→ MATERIAL FOR THIS EXERCISE:
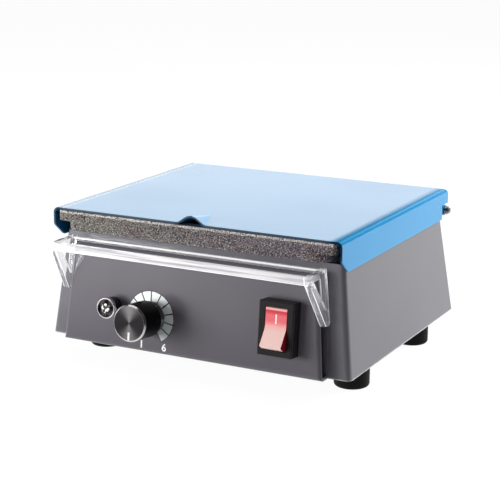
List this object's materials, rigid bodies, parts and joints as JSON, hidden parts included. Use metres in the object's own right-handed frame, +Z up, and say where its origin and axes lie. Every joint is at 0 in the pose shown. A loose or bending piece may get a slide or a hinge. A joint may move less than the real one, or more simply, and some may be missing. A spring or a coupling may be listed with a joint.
{
  "type": "dental laboratory wax heater",
  "caption": "Bench wax heater: a tapered grey housing carries a cast aluminium block with wax wells under a hinged blue lid, with a thermostat knob, lamp, rocker switch and clear tool rest.",
  "frame": {"origin": "middle of the footprint, from the tip of the knob to the back of the hinge knuckles, on the surface that the feet stand on", "axes": "+Z up; the control panel faces -Y; +X is to the right of someone who faces the panel"},
  "size_m": [0.1738, 0.1753, 0.0872],
  "materials": {
    "gasket_fibre": "woven heat-proof gasket",
    "zinc_steel": "zinc plated",
    "plate_paint": "black enamel",
    "capillary_copper": "copper",
    "tab_brass": "tinned brass tab",
    "sheet_steel": "bright sheet",
    "foot_rubber": "black moulded rubber",
    "panel_paint": "grey gloss enamel",
    "cast_aluminium": "as-cast, warm grey, with machined rim",
    "mica_grey": "mica laminate",
    "hinge_steel": "plain steel",
    "lid_paint": "light blue gloss enamel",
    "housing_paint": "grey gloss enamel",
    "inlet_black": "black moulded",
    "fibre_white": "ceramic fibre board",
    "knob_black": "black moulded",
    "knob_aluminium": "spun, clear lacquered",
    "pointer_white": "white filled line",
    "lamp_black": "black moulded",
    "lamp_lens": "dark faceted lens, unlit",
    "lamp_chrome": "chrome plated",
    "rocker_red": "translucent red",
    "switch_black": "black moulded",
    "block_ceramic": "white steatite",
    "thermostat_housing": "phenolic moulding",
    "clear_acrylic": "clear, polished edges"
  },
  "bodies": {
    "base": {"block_gasket": "gasket_fibre", "block_screws": "zinc_steel", "bottom_plate": "plate_paint", "bracket_nuts": "zinc_steel", "bracket_screws": "zinc_steel", "capillary_tube": "capillary_copper", "clamp_screws": "zinc_steel", "cutout_screws": "zinc_steel", "cutout_terminals": "tab_brass", "earth_nut": "tab_brass", "earth_stud": "tab_brass", "element_clamp": "sheet_steel", "element_tabs": "tab_brass", "foot_front_left": "foot_rubber", "foot_front_right": "foot_rubber", "foot_nuts": "zinc_steel", "foot_rear_left": "foot_rubber", "foot_rear_right": "foot_rubber", "foot_screws": "zinc_steel", "front_panel": "panel_paint", "heat_shield": "sheet_steel", "heater_block": "cast_aluminium", "heating_element": "mica_grey", "hinge_brackets": "hinge_steel", "hinge_caps": "zinc_steel", "hinge_rod": "hinge_steel", "housing_shell": "housing_paint", "inlet_body": "inlet_black", "inlet_nuts": "zinc_steel", "inlet_pins": "zinc_steel", "inlet_screws": "zinc_steel", "insulation_pad": "fibre_white", "panel_screws": "zinc_steel", "pillar_screws": "zinc_steel", "pilot_lamp_body": "lamp_black", "pilot_lamp_lens": "lamp_lens", "pilot_lamp_nut": "zinc_steel", "pilot_lamp_ring": "lamp_chrome", "pilot_lamp_terminals": "tab_brass", "shield_pillars": "zinc_steel", "switch_body": "switch_black", "switch_terminals": "tab_brass", "terminal_block": "block_ceramic", "terminal_screws": "tab_brass", "thermal_cutout": "block_ceramic", "thermostat_body": "thermostat_housing", "thermostat_bulb": "capillary_copper", "thermostat_nut": "zinc_steel", "thermostat_terminals": "tab_brass", "thermostat_washer": "zinc_steel"},
    "lid": {"lid": "lid_paint", "hinge_leaves": "lid_paint", "leaf_rivets": "zinc_steel"},
    "knob": {"knob": "knob_black", "knob_cap": "knob_aluminium", "knob_pointer": "pointer_white", "knob_set_screw": "zinc_steel", "thermostat_shaft": "zinc_steel"},
    "rocker": {"rocker": "rocker_red"},
    "rest": {"tool_rest": "clear_acrylic"}
  },
  "joints": [
    {"name": "lid_hinge", "type": "hinge", "parent": "base", "child": "lid", "pos_m": [0, 0.08471, 0.07], "axis": [-1, 0, 0], "range_deg": [0, 105]},
    {"name": "knob_turn", "type": "hinge", "parent": "base", "child": "knob", "pos_m": [-0.0223, -0.06615, 0.0322], "axis": [0, 0.9946, -0.1037], "range_deg": [0, 330]},
    {"name": "power_rocker", "type": "hinge", "parent": "base", "child": "rocker", "pos_m": [0.0523, -0.07114, 0.03835], "axis": [1, 0, 0], "range_deg": [0, 32]},
    {"name": "rest_slide", "type": "slide", "parent": "base", "child": "rest", "axis": [0, -1, 0], "range_m": [0, 0.05]}
  ]
}
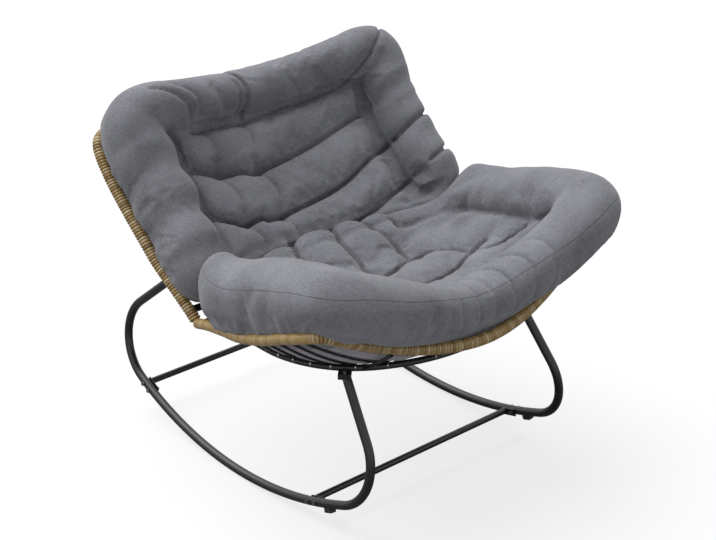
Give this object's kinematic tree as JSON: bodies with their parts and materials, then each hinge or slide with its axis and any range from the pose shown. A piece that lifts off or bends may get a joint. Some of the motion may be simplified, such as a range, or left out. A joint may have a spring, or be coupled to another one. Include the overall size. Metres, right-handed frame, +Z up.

→ EXERCISE AIM:
Return every line of the material exactly.

→ COMPLETE OUTPUT:
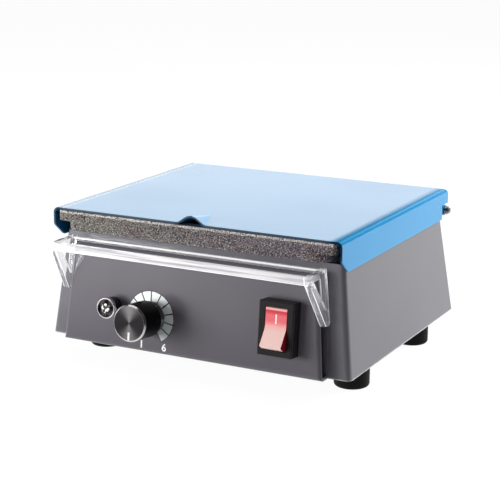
List this object's materials, rigid bodies, parts and joints as JSON, hidden parts included. Use metres in the object's own right-handed frame, +Z up, and say where its origin and axes lie. Every joint is at 0 in the pose shown. A loose or bending piece may get a slide or a hinge. A joint may move less than the real one, or more simply, and some may be missing. A spring or a coupling may be listed with a joint.
{
  "type": "dental laboratory wax heater",
  "caption": "Bench wax heater: a tapered grey housing carries a cast aluminium block with wax wells under a hinged blue lid, with a thermostat knob, lamp, rocker switch and clear tool rest.",
  "frame": {"origin": "middle of the footprint, from the tip of the knob to the back of the hinge knuckles, on the surface that the feet stand on", "axes": "+Z up; the control panel faces -Y; +X is to the right of someone who faces the panel"},
  "size_m": [0.1738, 0.1753, 0.0872],
  "materials": {
    "gasket_fibre": "woven heat-proof gasket",
    "zinc_steel": "zinc plated",
    "plate_paint": "black enamel",
    "capillary_copper": "copper",
    "tab_brass": "tinned brass tab",
    "sheet_steel": "bright sheet",
    "foot_rubber": "black moulded rubber",
    "panel_paint": "grey gloss enamel",
    "cast_aluminium": "as-cast, warm grey, with machined rim",
    "mica_grey": "mica laminate",
    "hinge_steel": "plain steel",
    "lid_paint": "light blue gloss enamel",
    "housing_paint": "grey gloss enamel",
    "inlet_black": "black moulded",
    "fibre_white": "ceramic fibre board",
    "knob_black": "black moulded",
    "knob_aluminium": "spun, clear lacquered",
    "pointer_white": "white filled line",
    "lamp_black": "black moulded",
    "lamp_lens": "dark faceted lens, unlit",
    "lamp_chrome": "chrome plated",
    "rocker_red": "translucent red",
    "switch_black": "black moulded",
    "block_ceramic": "white steatite",
    "thermostat_housing": "phenolic moulding",
    "clear_acrylic": "clear, polished edges"
  },
  "bodies": {
    "base": {"block_gasket": "gasket_fibre", "block_screws": "zinc_steel", "bottom_plate": "plate_paint", "bracket_nuts": "zinc_steel", "bracket_screws": "zinc_steel", "capillary_tube": "capillary_copper", "clamp_screws": "zinc_steel", "cutout_screws": "zinc_steel", "cutout_terminals": "tab_brass", "earth_nut": "tab_brass", "earth_stud": "tab_brass", "element_clamp": "sheet_steel", "element_tabs": "tab_brass", "foot_front_left": "foot_rubber", "foot_front_right": "foot_rubber", "foot_nuts": "zinc_steel", "foot_rear_left": "foot_rubber", "foot_rear_right": "foot_rubber", "foot_screws": "zinc_steel", "front_panel": "panel_paint", "heat_shield": "sheet_steel", "heater_block": "cast_aluminium", "heating_element": "mica_grey", "hinge_brackets": "hinge_steel", "hinge_caps": "zinc_steel", "hinge_rod": "hinge_steel", "housing_shell": "housing_paint", "inlet_body": "inlet_black", "inlet_nuts": "zinc_steel", "inlet_pins": "zinc_steel", "inlet_screws": "zinc_steel", "insulation_pad": "fibre_white", "panel_screws": "zinc_steel", "pillar_screws": "zinc_steel", "pilot_lamp_body": "lamp_black", "pilot_lamp_lens": "lamp_lens", "pilot_lamp_nut": "zinc_steel", "pilot_lamp_ring": "lamp_chrome", "pilot_lamp_terminals": "tab_brass", "shield_pillars": "zinc_steel", "switch_body": "switch_black", "switch_terminals": "tab_brass", "terminal_block": "block_ceramic", "terminal_screws": "tab_brass", "thermal_cutout": "block_ceramic", "thermostat_body": "thermostat_housing", "thermostat_bulb": "capillary_copper", "thermostat_nut": "zinc_steel", "thermostat_terminals": "tab_brass", "thermostat_washer": "zinc_steel"},
    "lid": {"lid": "lid_paint", "hinge_leaves": "lid_paint", "leaf_rivets": "zinc_steel"},
    "knob": {"knob": "knob_black", "knob_cap": "knob_aluminium", "knob_pointer": "pointer_white", "knob_set_screw": "zinc_steel", "thermostat_shaft": "zinc_steel"},
    "rocker": {"rocker": "rocker_red"},
    "rest": {"tool_rest": "clear_acrylic"}
  },
  "joints": [
    {"name": "lid_hinge", "type": "hinge", "parent": "base", "child": "lid", "pos_m": [0, 0.08471, 0.07], "axis": [-1, 0, 0], "range_deg": [0, 105]},
    {"name": "knob_turn", "type": "hinge", "parent": "base", "child": "knob", "pos_m": [-0.0223, -0.06615, 0.0322], "axis": [0, 0.9946, -0.1037], "range_deg": [0, 330]},
    {"name": "power_rocker", "type": "hinge", "parent": "base", "child": "rocker", "pos_m": [0.0523, -0.07114, 0.03835], "axis": [1, 0, 0], "range_deg": [0, 32]},
    {"name": "rest_slide", "type": "slide", "parent": "base", "child": "rest", "axis": [0, -1, 0], "range_m": [0, 0.05]}
  ]
}
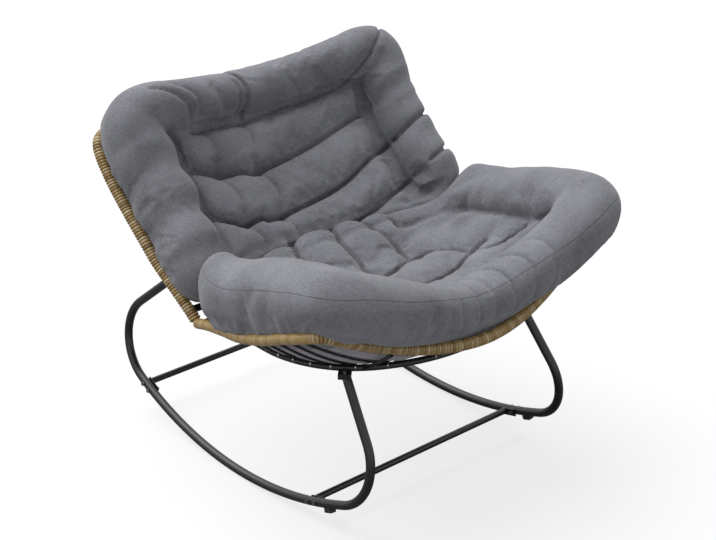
Give this object's kinematic tree as JSON: bodies with their parts and materials, then each hinge or slide with its axis and any range from the pose shown. A piece that lifts off or bends may get a joint. Some of the motion may be simplified, such as a range, or left out. A joint may have a spring, or be coupled to another one. Include the overall size. Metres, right-handed frame, +Z up.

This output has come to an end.